The cure for the corrosive effect of contrived falsehoods on the political process is not tightening the filters on your batty uncle’s Facebook page or having The New York Times point out that a big fat lie is a big fat lie. The real antidote is having a smaller market for big fat lies, which means having a lot fewer people eagerly looking for porcine mendacities to shill out to their entire contact lists. Real news isn’t hard to find, just read a daily newspaper for chrissakes. But what if you’re one of those people who just can’t trust the mainstream media because its professional journalists and fact checkers keep telling you things you’d rather not hear? Well first, you should probably know you’re about two steps away from an aluminum foil hat. Second, just do the rest of us a favor, and stop pretending that whopper shops and internet memes have anything to do with reality.
If you’re actually wondering if your fave news source is a fib factory you can click here to find a list compiled by Melissa Zimdars, a comm studies scholar, that tries to catalog “news” sites of dubious provenance. Keep in mind, though, this is a moving target and is not going to be complete. If you want some pro tips on how to analyze any news source and figure out if it’s on the up and up you can click here to find a handy how-to Zimdars put together.

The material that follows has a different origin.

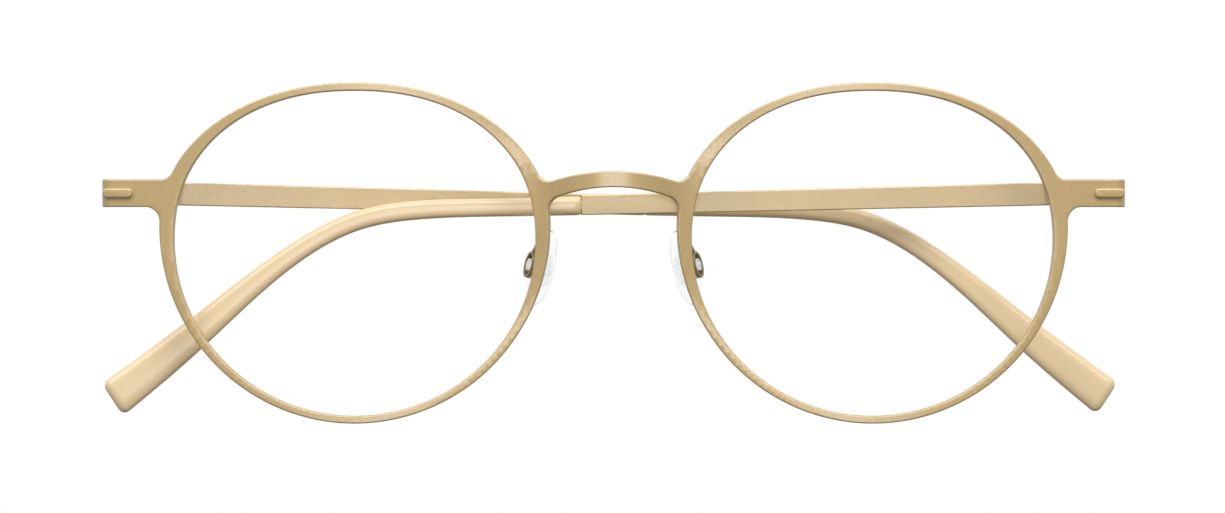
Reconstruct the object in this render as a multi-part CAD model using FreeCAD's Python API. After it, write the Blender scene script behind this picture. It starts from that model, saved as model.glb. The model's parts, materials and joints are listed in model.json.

If you not willing to do any of this, if you are simply not interested in the veracity of the information you feed your political predilections as long it has the right partisan flavor, then gawd help the rest of us. This problem ultimately isn’t about spotting fake news, or figuring out how to tell good journalism from counterfeit crapola. That’s easy. The real problem, at least in terms of the impact on politics, is getting people to want, favor and value the former over the latter. The dispiriting democratic reality is I’m not sure they do.